To be clear- I don’t want you to grow up without religion.  Rather, I want you to be critical of religion and non-religion.  I want you to have a personal relationship with God in or out of church.  I want you to do good, not because God told you to do good, but because it’s the right thing to do. I want you to determine your own moral compass and constantly reevaluate it.

As the years progressed, I fought for marriage equality in my own way and became more cemented in my beliefs.  I have to admit that I did not attend rallies (although there was one in DC a few years ago that I really wanted to attend), but I did stand up and make my beliefs and voice known to those around me. If someone around me felt the need to use words like “fag” or demean homosexuals behind closed doors then I would try to engage in a conversation with them.  I debated friends and acquaintances on what marriage is, and even lost a few friends over it. But I don’t regret that. I regret not doing more.
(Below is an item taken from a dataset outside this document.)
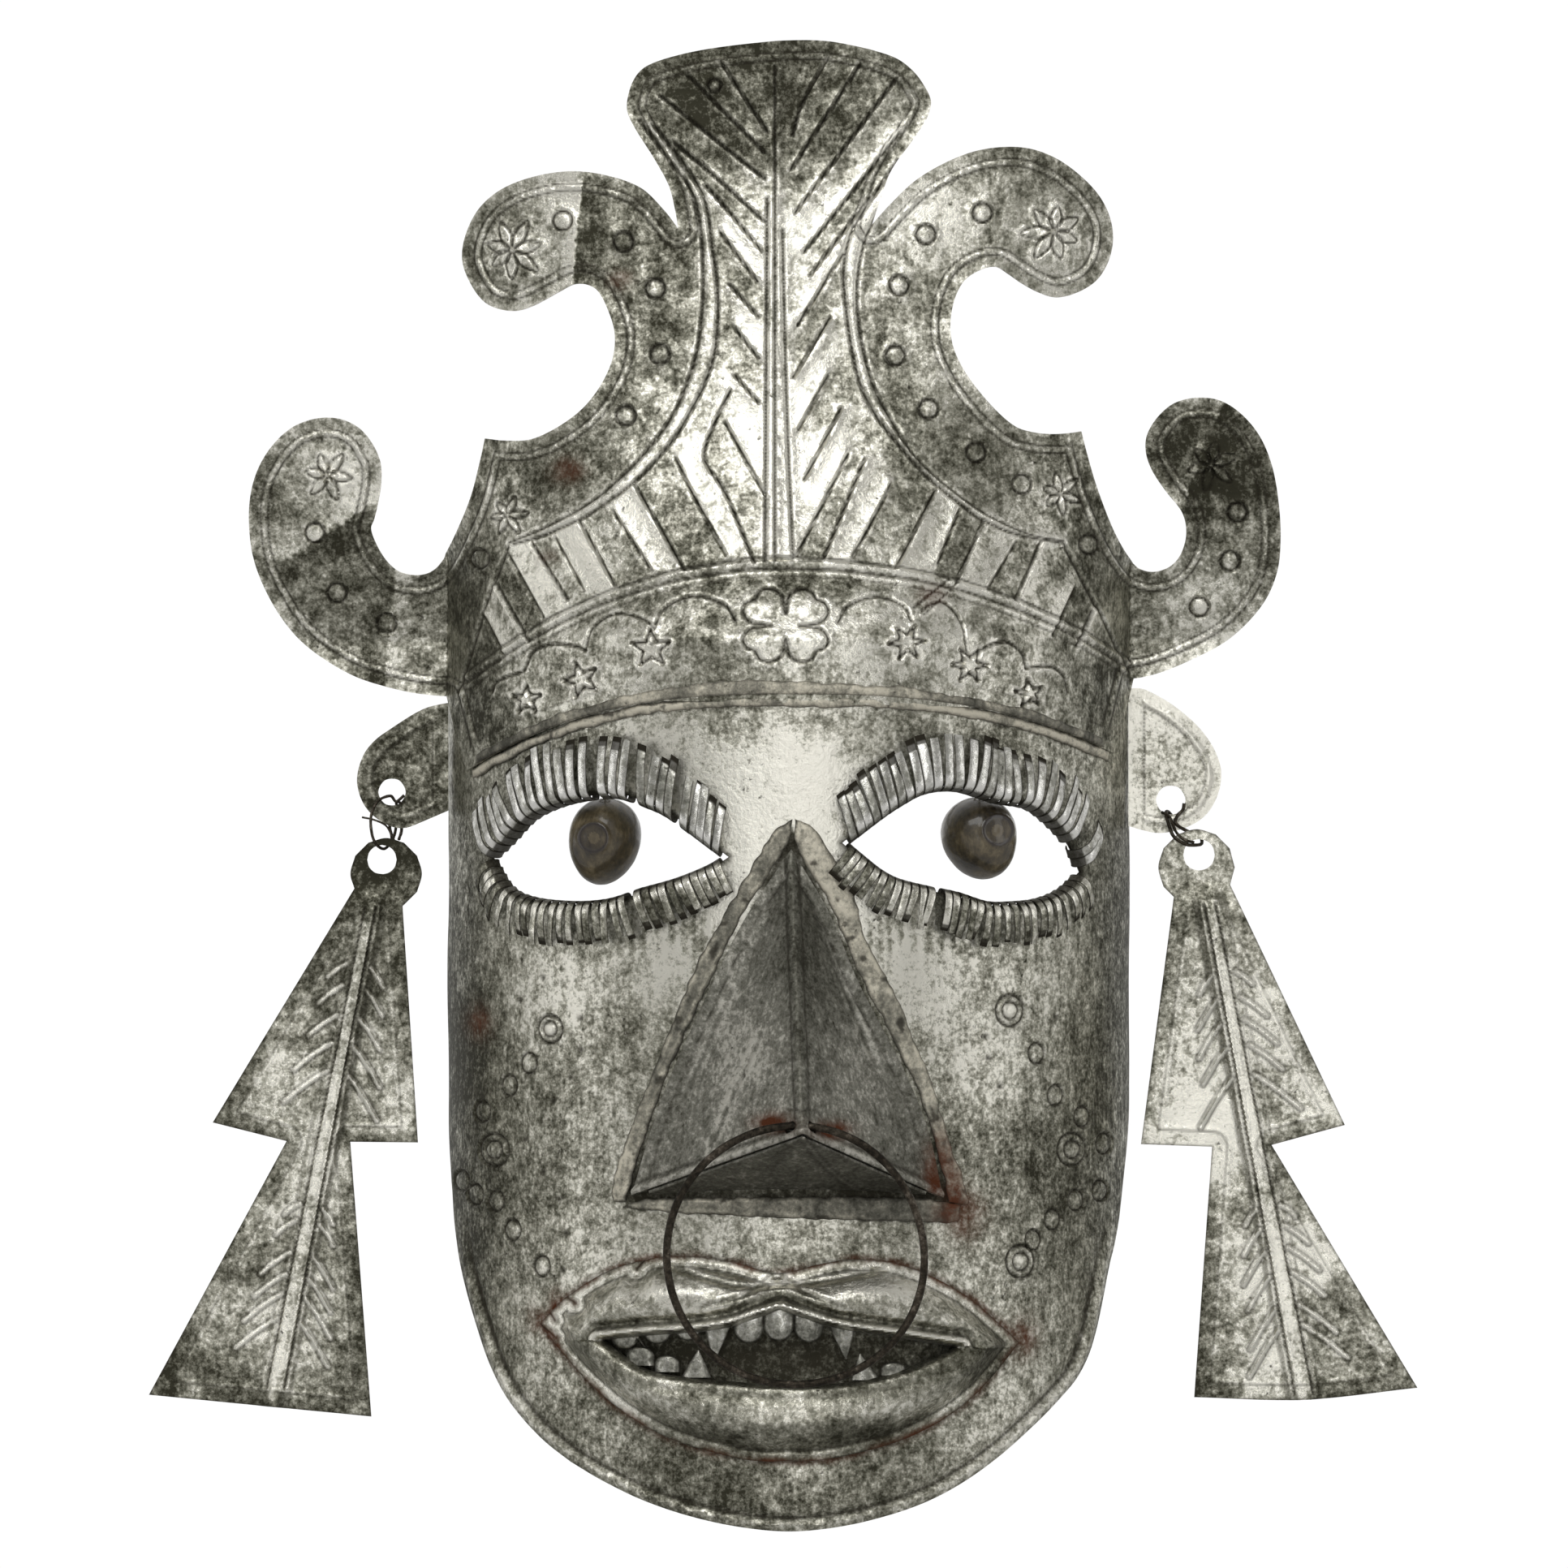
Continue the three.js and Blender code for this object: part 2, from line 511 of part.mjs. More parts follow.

Today brought me to tears.  What started as a personal journey years ago, as a straight white girl, has seemed to come to a conclusion for now.  Marriage equality is legal in the United States of America.  We are equal. Even if it is believed that God does not accept same sex marriage, we are still equal here on earth and we all have the chance for stability and happiness and love.  I now stand more committed to this cause and have not felt more comfortable in my relationship with God. Today is a good day for the good guys.